Variation in Enforcement of Truck Rules
One of the problems in the trucking industry is that states vary enormously in their enforcement of their own trucking regulations and those issued by the federal government. And it is not only that states have different levels of commitment to trucking safety. Each state operates with specific conditions that determine where they put their resources. States with flat landscapes are less likely to be concerned about brake safety than states with hills and mountains. States dominated by particular industries such as the logging industry are going to be more concerned about load securement.
The Story in Ohio
How does Ohio rank when it comes to enforcement of trucking rules? It turns out that Ohio conducts fewer truck inspections per mile than the national average – 4.1 as opposed to the national average of 5.6 per lane mile. According to a trucking industry publication, however, the state makes up for the fewer inspections it conducts by finding a higher than average number of violations per inspection stop – two as opposed to the national average of 1.6. It ranks 11th in the U.S. in violations per inspection.

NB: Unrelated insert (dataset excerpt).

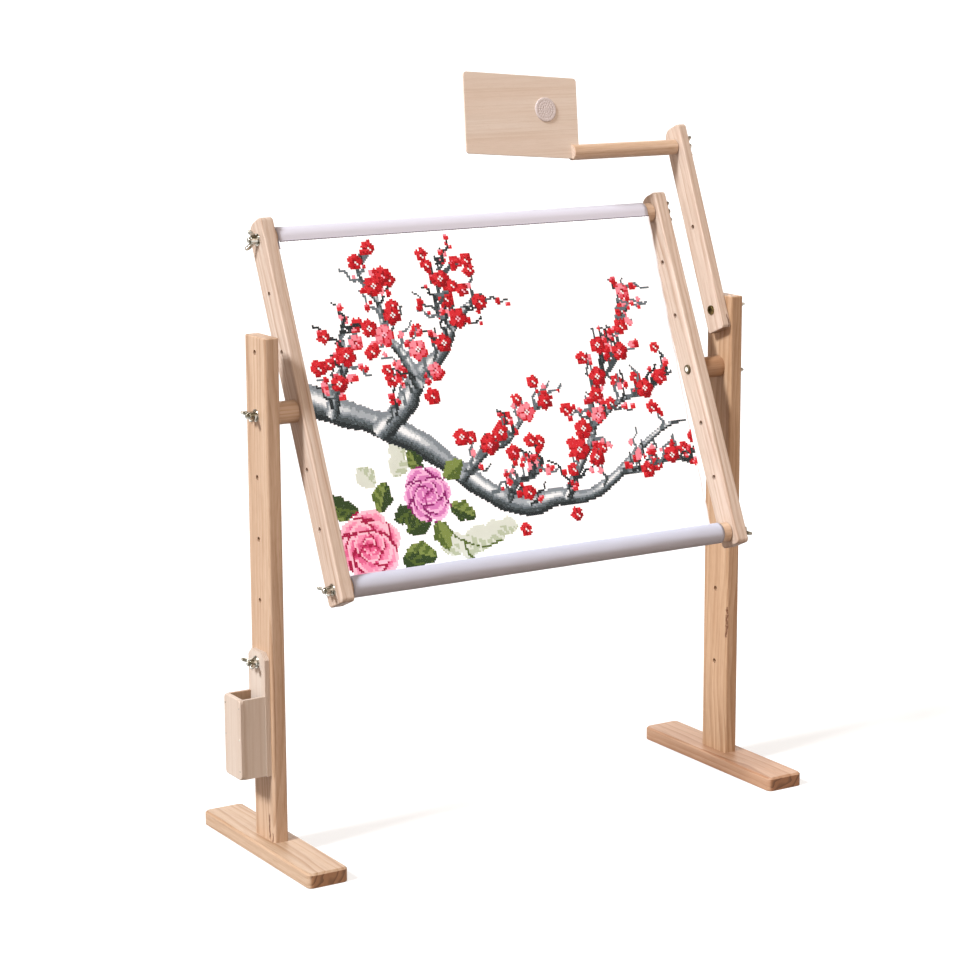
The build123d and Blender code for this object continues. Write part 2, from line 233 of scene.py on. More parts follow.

Ohio is No. 1 in the country when it comes to light violations, representing a third of violations reported in the state. It is second in terms of tire safety violations, fifth in overall maintenance violations and seventh in driving with defective brakes. Ohio drivers appear to be safer, however, ranking 32nd in moving and hours-of-service violations.
Although deaths from trucking accidents are down overall since the 1990s, there has been a spike in fatalities in recent years that concerns safety advocates. Whether safety regulators will prevail in the face of growing opposition to restrictions on truck operation remains to be seen.